A group of students at Loyola University Chicago who were taught how to protest in class are now protesting the University for discontinuing those classes, according to the Chronicle of Higher Education.
A number of students enrolled in the Jesuit University’s master’s program in social justice and community development delivered speeches and waved signs which read "Who Is Loyola Loyal To?" in protest of a decision to discontinue the community development courses in which students learned social activism techniques.
"It’s really weird, frankly," student Sophia Vodvarka reportedly said. "I don’t think a lot of us really knew how to organize until we took these classes last semester."
Graduate Erin Kane, 27, told DNA Info Chicago, "I never thought the first time that I would be using these skills — all of these practical skills — I never thought I'd use them against the institution that gave them to me," she said.

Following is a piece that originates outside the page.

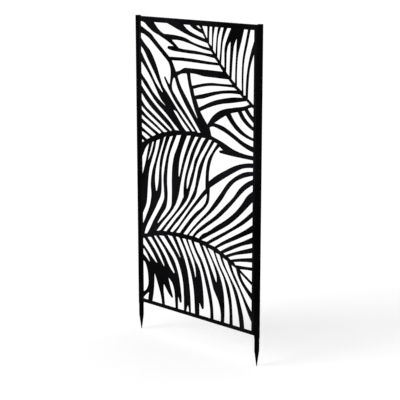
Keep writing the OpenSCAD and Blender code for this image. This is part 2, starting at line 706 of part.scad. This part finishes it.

Kane said the classes at Loyola helped her obtain her "dream job" with the United Methodist Church, where she reportedly works for women’s equality.
Brian Schmisek, director of Loyola’s Institute of Pastoral Studies (IPS), reportedly said, "The university is focusing on social justice, which is part of its core mission."
The courses will cease to be offered in June 2016.
According to the Chronicle, some students have indicated that they are concerned that the “interfaith emphasis” will be shuttled and the program will become “more narrowly focused on Catholic doctrine.”
Vodvarka reportedly said it was "crazy" for Loyola, a Jesuit college, to cut the program. "It saddens me," she reportedly said, that "Loyola would betray its students in this manner."
The protester’s website “Loyal to Justice” cites the university’s Catholic identity as a reason to continue the program.
“Community Development, according to Loyal to Justice, is aligned directly with Catholic Social Teaching and the Ignatian World View of higher education,” the group states. “Therefore, Loyal to Justice questions the integrity of IPS and the department’s lack of respect for the Ignatian Values that Jesuit Universities such as Loyola claim to uphold.”